The Star Malaysia - StarBiz

Further oil price disruption­s damage world economy

- YAP LENG KUEN

FURTHER oil price disruption­s can cause severe damage to the fragile world economy, as sudden attacks on oil facilities become potentiall­y more frequent.

Representi­ng the sixth attack in four months on Saudi energy assets, the recent disruption may have caused a short spike in oil prices, but continuous strikes can have a more lasting effect on oil prices.

Many people who were caught unawares, are already wondering if this is a one-off strike.

Of all the recent strikes, the one with the most powerful impact on oil price was the latest attack using 25 drones and missiles on two of Saudi Aramco’s facilities, removing 5.7 million barrels of oil per day of crude oil.

Brent crude surged 20%, almost hitting US$72 per barrel, at the start of trading last Monday and registered a gain of 14.6% as prices fell back to US$69 per barrel.

US crude jumped 14.7%, the highest since 2008.

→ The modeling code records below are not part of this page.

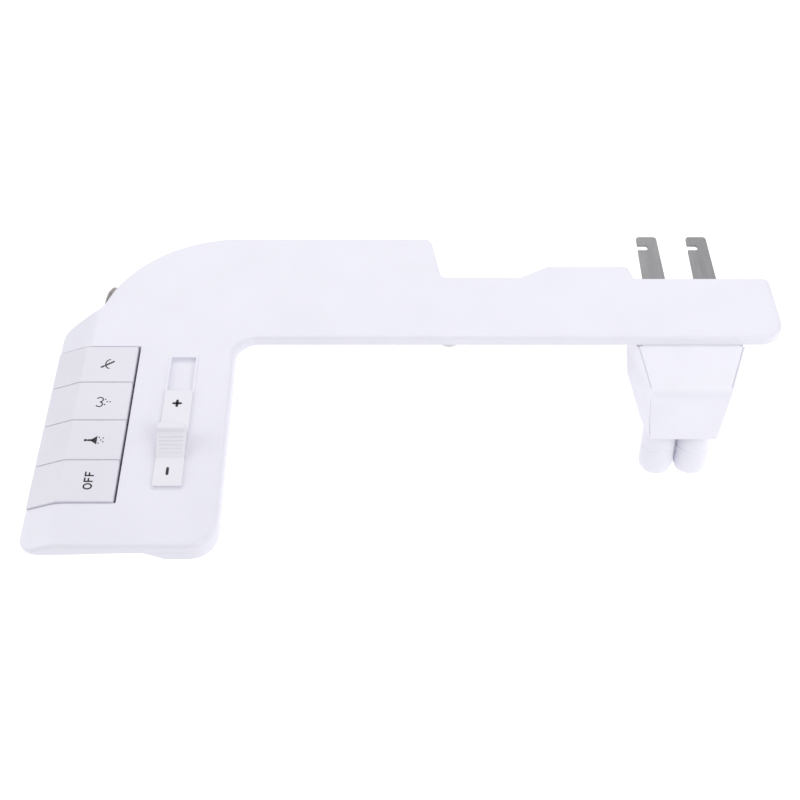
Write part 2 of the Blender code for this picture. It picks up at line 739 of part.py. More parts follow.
def make_nozzle(label, side, parts, cutters):
    """One nozzle: fixed sleeve, moving head with its stem, return spring and piston seal."""
    down = (along_nozzle(side, 1.0) - along_nozzle(side, 0.0)).normalized()
    sleeve_profile = [
        (NOZZLE_RADIUS, SEAM_AT - SLEEVE_START),
        (NOZZLE_RADIUS, 0.0),
        (2.2, 0.0),
        (2.2, 1.6),
        (6.4, 1.6),
        (6.4, SEAM_AT - SLEEVE_START - 1.8),
        (STEM_RADIUS + 0.35, SEAM_AT - SLEEVE_START - 1.8),
        (STEM_RADIUS + 0.35, SEAM_AT - SLEEVE_START),
    ]
    start = along_nozzle(side, SLEEVE_START)
    white(turned(f"nozzle_sleeve_{label}", sleeve_profile, start, down, parts, 24))
    head = turned(
        f"nozzle_{label}_wash",
        [
            (0.0, NOZZLE_END),
            (4.9, NOZZLE_END),
            (NOZZLE_RADIUS - 0.9, NOZZLE_END - 1.5),
            (NOZZLE_RADIUS, NOZZLE_END - 4.5),
            (NOZZLE_RADIUS, SEAM_AT + GAP),
            (STEM_RADIUS, SEAM_AT + GAP),
            (STEM_RADIUS, SLEEVE_START + 6.0),
            (0.0, SLEEVE_START + 6.0),
        ],
        along_nozzle(side, 0.0),
        down,
        parts,
        24,
    )
    white(head)
    seal = [(0.0, 5.6), (6.0, 5.6), (6.0, 2.6), (0.0, 2.6)]
    ring = turned(f"piston_seal_{label}", seal, start, down, parts, 20)
    rubber(ring)
    top = along_nozzle(side, SLEEVE_START + 6.4)
    low = along_nozzle(side, SEAM_AT - 2.6)
    coil_spring(f"nozzle_spring_{label}", top, low, 5.5, 0.4, 4, parts)


def make_nozzle_holder(parts, cutters):
    """The block under the arm that feeds the two sleeves."""
    section = [
        (-14.8, -3.0),
        (-4.6, -3.0),
        (-4.6, -7.0),
        (-12.2, -7.0),
        (-12.2, -10.6),
        (-25.0, -10.6),
        (-25.0, -9.2),
        (-14.8, -7.4),
    ]
    holder = profile_along_x("nozzle_holder", section[::-1], -18.0, 18.0, parts)
    for side in (-1.0, 1.0):
        place = (side * NOZZLE_X, -11.0)
        join(holder, rod("join_spigot", (*place, -4.0), (*place, 1.0), 2.4, cutters, 14))
        cut(holder, rod("cut_way", (*place, -5.8), (*place, 3.0), 1.0, cutters, 10))
        cut(holder, rod("cut_screw", (side * 15.0, -9.0, -8.0), (side * 15.0, -9.0, 0.0), 1.5, cutters, 12))
    return inner(holder)


def make_guard(parts, cutters):
    """The hinged gate: a folded front plate that narrows downwards, with two knuckles."""
    bm = bmesh.new()
    rows = []
    for y, z, half in GUARD_ROWS:
        rows.append([bm.verts.new((side * half * MM, y * MM, z * MM)) for side in (-1.0, 1.0)])
    for upper, lower in zip(rows, rows[1:]):
        bm.faces.new((upper[0], lower[0], lower[1], upper[1]))
    mesh = bpy.data.meshes.new("nozzle_guard")
    bm.to_mesh(mesh)
    bm.free()
    guard = link_mesh("nozzle_guard", mesh, parts)
    skin = guard.modifiers.new("skin", "SOLIDIFY")
    skin.thickness = GUARD_SKIN * MM
    skin.offset = -1.0
    pivot_y, pivot_z = GUARD_PIVOT
    for side in (-1.0, 1.0):
        near = (side * 13.0, pivot_y, pivot_z)
        far = (side * 19.0, pivot_y, pivot_z)
        join(guard, rod("join_knuckle", near, far, 2.2, cutters, 16))
        low, high = sorted((side * 13.0, side * 19.0))
        web = [
            (pivot_y - 5.6, pivot_z - 1.0),
            (pivot_y - 0.5, pivot_z - 2.0),
            (pivot_y - 0.5, pivot_z + 1.6),
            (pivot_y - 3.6, pivot_z + 1.2),
        ]
        join(guard, profile_along_x("join_guard_web", web, low, high, cutters))
        near = (side * 12.0, pivot_y, pivot_z)
        far = (side * 20.0, pivot_y, pivot_z)
        cut(guard, rod("cut_guard_bore", near, far, GUARD_BORE_RADIUS, cutters, 14))
    return white(guard)


def make_housing(parts, cutters):
    """Two flaring side walls behind the gate, tied by a plate under the arm, with the hinge lugs."""
    bm = bmesh.new()
    outline = (
        (-17.9, -3.0, 24.1),
        (-34.4, -16.1, 18.0),
        (-39.6, -40.8, 15.6),
        (-28.0, -42.0, 17.6),
        (-11.0, -27.5, 24.0),
        (-3.0, -20.5, 24.2),
        (-3.0, -0.5, 25.0),
        (-15.0, -0.5, 24.9),
    )
    verts = [bm.verts.new((x * MM, y * MM, z * MM)) for y, z, x in outline]
    bm.faces.new((verts[0], verts[1], verts[4], verts[5]))
    bm.faces.new((verts[1], verts[2], verts[3], verts[4]))
    bm.faces.new((verts[0], verts[5], verts[6], verts[7]))
    bmesh.ops.recalc_face_normals(bm, faces=bm.faces)
    for face in bm.faces:
        if face.normal.x < 0.0:
            face.normal_flip()
    mesh = bpy.data.meshes.new("nozzle_housing")
    bm.to_mesh(mesh)
    bm.free()
    housing = box("nozzle_housing", (-24.4, -15.0, -2.6), (24.4, -3.2, -0.6), parts)
    for name, side in (("join_right_wall", 1.0), ("join_left_wall", -1.0)):
        wall = link_mesh(name, mesh, cutters)
        wall.scale.x = side
        skin = wall.modifiers.new("skin", "SOLIDIFY")
        skin.thickness = 1.4 * MM
        skin.offset = -1.0
        join(housing, wall)
    pivot_y, pivot_z = GUARD_PIVOT
    for side in (-1.0, 1.0):
        low, high = sorted((side * 20.0, side * 21.4))
        near = (low, pivot_y, pivot_z)
        far = (high, pivot_y, pivot_z)
        join(housing, rod("join_lug", near, far, 2.0, cutters, 16))
        arm_low = (low, pivot_y, pivot_z - 2.0)
        arm_high = (high, -12.0, pivot_z + 2.0)
        join(housing, box("join_lug_arm", arm_low, arm_high, cutters))
        near = (side * 19.0, pivot_y, pivot_z)
        far = (side * 21.9, pivot_y, pivot_z)
        cut(housing, rod("cut_lug", near, far, GUARD_BORE_RADIUS, cutters, 14))
        place = (side * NOZZLE_X, -11.0)
        cut(housing, rod("cut_housing_way", (*place, -5.0), (*place, 2.0), 2.8, cutters, 14))
        place = (side * 15.0, -9.0)
        cut(housing, rod("cut_housing_screw", (*place, -5.0), (*place, 2.0), 1.5, cutters, 12))
    white(housing)
    pin = rod("guard_hinge_pin", (-21.3, pivot_y, pivot_z), (21.3, pivot_y, pivot_z), 1.0, parts, 12)
    steel(pin)


def make_hooks_and_pads(parts, cutters):
    half = HOOK_WIDTH / 2.0
    for side, x in zip(("left", "right"), HOOK_CENTRES):
        corners = [
            (x - half, 7.0, 1.0),
            (x + half, 7.0, 1.0),
            (x + half, HOOK_TIP_Y, 1.6),
            (x - half + HOOK_TAPER, HOOK_TIP_Y, 1.6),
        ]
        hook = plate(f"hook_plate_{side}", rounded(corners, 4), HOOK_Z[0], HOOK_Z[1], parts)
        slot = [
            (x - half - 3.0, 45.0, 0.2),
            (x - half + 6.2, 45.0, 1.4),
            (x - half + 6.2, 48.4, 1.4),
            (x - half - 3.0, 48.4, 0.2),
        ]
        cut(hook, plate("cut_hook_slot", rounded(slot, 3), -4.0, 2.0, cutters))
        cut(hook, rod("cut_hook_hole", (x, 12.0, -4.0), (x, 12.0, 2.0), 1.7, cutters, 14))
        steel(hook)
    for index, (x, y) in enumerate(PAD_PLACES):
        pad = rod(f"rest_pad_{index + 1}", (x, y, PAD_LOW_Z), (x, y, -GAP), PAD_RADIUS, parts, 20)
        paint(pad, PALE_RUBBER, 0.6)


def pivot_empty(name, place, pieces, coll):
    """An empty on a joint's axis, which carries the pieces that move about it."""
    empty = bpy.data.objects.new(name, None)
    coll.objects.link(empty)
    empty.location = Vector(place) * MM
    inverse = Matrix.Translation(Vector(place) * MM).inverted()
    for piece in pieces:
        obj = bpy.data.objects[piece]
        obj.parent = empty
        obj.matrix_parent_inverse = inverse


def set_pivots(coll):
    for index, label in enumerate(KEY_NAMES):
        place = (KEY_PIVOT[0], key_centre_y(index), KEY_PIVOT[1])
        pivot_empty("pivot_key_" + label, place, ["key_" + label], coll)
    pivot_empty("pivot_regulator", (*REGULATOR, GEAR_Z[0]), ["regulator_pinion", "regulator_spindle"], coll)
    pivot_empty("pivot_guard", (0.0, *GUARD_PIVOT), ["nozzle_guard"], coll)
    for label, side in (("rear", -1.0), ("front", 1.0)):
        pieces = [f"nozzle_{label}_wash", f"piston_seal_{label}"]
        pivot_empty(f"pivot_nozzle_{label}", along_nozzle(side, SEAM_AT), pieces, coll)
    slider_place = (-228.0, -79.0, PLATE_Z[0])
    pivot_empty("pivot_slider", slider_place, ["pressure_slider", "slider_rack"], coll)


def main():
    clear_scene()
    parts = new_collection("bidet_attachment")
    cutters = new_collection("cutters")
    make_top_cover(parts, cutters)
    make_arm_bottom_cover(parts, cutters)
    make_panel_tray(parts, cutters)
    make_screws(parts)
    for index in range(4):
        make_key(index, parts, cutters)
    for index in range(3):
        make_plunger(index, parts)
    make_key_springs(parts)
    make_key_shaft(parts)
    make_latch(parts, cutters)
    make_valve_body(parts, cutters)
    make_channel_plate(parts, cutters)
    make_track(parts, cutters)
    make_slider(parts, cutters)
    make_regulator(parts, cutters)
    make_rack(parts)
    make_inlet(parts, cutters)
    for label, side in (("rear", -1.0), ("front", 1.0)):
        make_nozzle(label, side, parts, cutters)
    make_nozzle_holder(parts, cutters)
    make_guard(parts, cutters)
    make_housing(parts, cutters)
    make_hooks_and_pads(parts, cutters)
    set_pivots(parts)


main()
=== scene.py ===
"""Looks of the slim bidet attachment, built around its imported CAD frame.

Lengths are millimetres in the part's own frame (+X along the arm, +Y to the rear, +Z up), and
finish_piece() turns them into metres. The stage is in metres. Every piece rides on the body of a
CAD node. All but the printed marks and the housing's front rails also stand for that node.
"""
import json
import math

import bmesh
import bpy
from mathutils import Matrix, Vector


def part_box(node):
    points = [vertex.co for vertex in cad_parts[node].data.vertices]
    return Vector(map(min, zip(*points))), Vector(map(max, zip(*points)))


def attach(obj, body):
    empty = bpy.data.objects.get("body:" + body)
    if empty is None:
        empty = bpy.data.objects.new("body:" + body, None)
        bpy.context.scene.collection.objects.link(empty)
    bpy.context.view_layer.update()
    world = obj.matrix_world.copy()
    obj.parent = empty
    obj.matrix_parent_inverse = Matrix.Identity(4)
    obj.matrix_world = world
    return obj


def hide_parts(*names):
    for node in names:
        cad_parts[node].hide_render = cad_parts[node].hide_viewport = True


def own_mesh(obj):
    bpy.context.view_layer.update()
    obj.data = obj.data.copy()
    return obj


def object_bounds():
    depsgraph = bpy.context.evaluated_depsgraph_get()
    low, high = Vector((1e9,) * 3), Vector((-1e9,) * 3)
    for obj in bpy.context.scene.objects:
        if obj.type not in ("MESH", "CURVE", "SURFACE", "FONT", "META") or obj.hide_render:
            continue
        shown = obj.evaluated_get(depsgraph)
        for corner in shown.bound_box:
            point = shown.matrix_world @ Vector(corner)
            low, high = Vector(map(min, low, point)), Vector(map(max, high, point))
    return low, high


MM = 0.001
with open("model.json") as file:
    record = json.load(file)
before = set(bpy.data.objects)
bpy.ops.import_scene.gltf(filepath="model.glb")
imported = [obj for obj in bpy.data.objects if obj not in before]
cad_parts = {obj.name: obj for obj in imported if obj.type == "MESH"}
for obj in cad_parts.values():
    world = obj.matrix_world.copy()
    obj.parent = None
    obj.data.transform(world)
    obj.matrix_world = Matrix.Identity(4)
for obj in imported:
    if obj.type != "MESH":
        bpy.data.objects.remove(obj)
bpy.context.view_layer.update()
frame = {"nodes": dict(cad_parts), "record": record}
BODY_OF = {node: body for body, nodes in frame["record"]["behaviour"]["bodies"].items() for node in nodes}
SLOT_OF = {part["node"]: part["material_slot"] for part in frame["record"]["subparts"]}


def limits(node):
    """The lowest and highest corners of a CAD node, in millimetres."""
    low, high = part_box(node)
    return low / MM, high / MM


COVER_LOW, COVER_HIGH = limits("top_cover")
KEY_HIGH = limits("key_nozzle_clean")[1]
OFF_LOW = limits("key_off")[0]
TRACK_LOW, TRACK_HIGH = limits("slider_track")
SLIDER_LOW, SLIDER_HIGH = limits("pressure_slider")

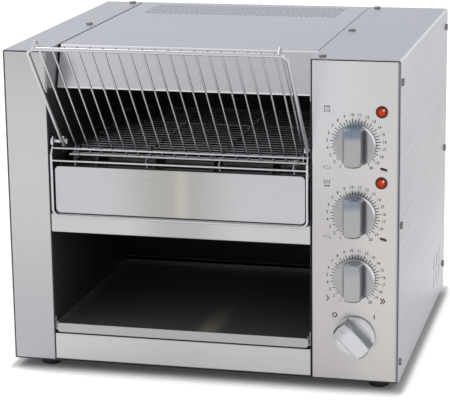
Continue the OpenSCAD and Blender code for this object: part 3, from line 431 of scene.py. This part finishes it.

Repair work to restore oil production especially at Abqaiq, the world’s largest oil processing facility, is being intensivel­y carried out while security, strengthen­ed.

During the Gulf War in 1990, spot oil, which is bought and sold for near term delivery, jumped from US$17 per barrel in June that year, to US$24 per barrel at the end of July.

Following Iraq’s invasion of Kuwait on Aug 2, the spot price for crude rose further to US$28 per barrel on Aug 6.

By mid-october, it had surged to US$40 per barrel, before falling back for the rest of 1990.

The Gulf War in 1990 had driven up the price of oil, reduced consumer and business confidence, and exacerbate­d the US downturn that was already underway.

Consumer confidence, according to the University of Michigan survey, dropped by 28% between the second and fourth quarters of 1990.

The US recession in 1990 lasted eight months through March 1991, which was considered mild, but employment remained sluggish throughout the recovery through June 1992.

US real Gross National Product fell by over Us$100bil, in 1982 dollars, by 1991.

If sustained, high oil and gas prices can also place additional strain on US consumers, the bedrock of the US economy.

While they still remain confident, multiple factors which act as “assaults” on the US consumer, may be just sufficient to trigger a recession, said Pong Teng Siew, head of research, Inter-pacific Securities.

The trade war, spike in oil prices and a peak in the US employment market, all constitute “assaults” on the US consumer.

A Conference Board survey shows that the US consumer still remains confident in August; its consumer confidence index slipped to 135.1 in August from a slight upward revision of 135.8 in July.

The index fell less-than-expected from a Reuters forecast of 129.5 in August. In stark contrast, a University of Michigan survey showed that US consumer sentiment posted its largest monthly decline 2012, dropping to 89.3 in August from 98.4 in July.

While many cry foul over negative factors, some see opportunit­ies arising from US interest rate cuts and easy liquidity measures in the United States and eurozone.

Geopolitic­al risks, though, is a factor to watch for.

Against speculatio­n that oil price could hit US$100 to US$150 per barrel on a major confrontat­ion, it is currently still deemed at “acceptable at levels ranging from US$50 to US$70 per barrel,” said Danny Wong, CEO, Areca Capital.

It may be too early to expect a recession, but slower growth is obvious, as corporates and economies look for ways to manoeuvre their business strategies.

Future proof segments in technology developmen­t include potential areas in 5G, green tech, digitalisa­tion, renewable energy, financial technology, food technology and ecommerce.

The basic needs segment which is still core for better prospects include the food, medical, pharmaceut­ical, transporta­tion and leisure sectors.

The oil and gas sector could also benefit as long as oil prices do not fall, and sustain at levels that are “significan­tly higher” than current levels, that is, in the event of more disruption­s to supply.

Petroliam Nasional Bhd’s (Petronas) domestic upstream capex will likely be moderately higher, and that will be positive for relevant oil and gas service companies, said Vincent Khoo, head of research, UOB Kay Hian.

Petronas plans to spend Rm35bil in capex in the second half of 2019, with Rm15.7bil spent in the first half, as oil and gas activities in Malaysia pick up with an increase in rigs in production to 28, compared with 18 last year.

On upstream investment­s, it plans to spend Rm167.6bil over the next five years; last year, Petronas spent Rm27.3bil with 69% in overseas projects.

Columnist Yap Leng Kuen also sees the urgent need to de-escalate in heightened tensions in the Gulf area, just like in trade wars.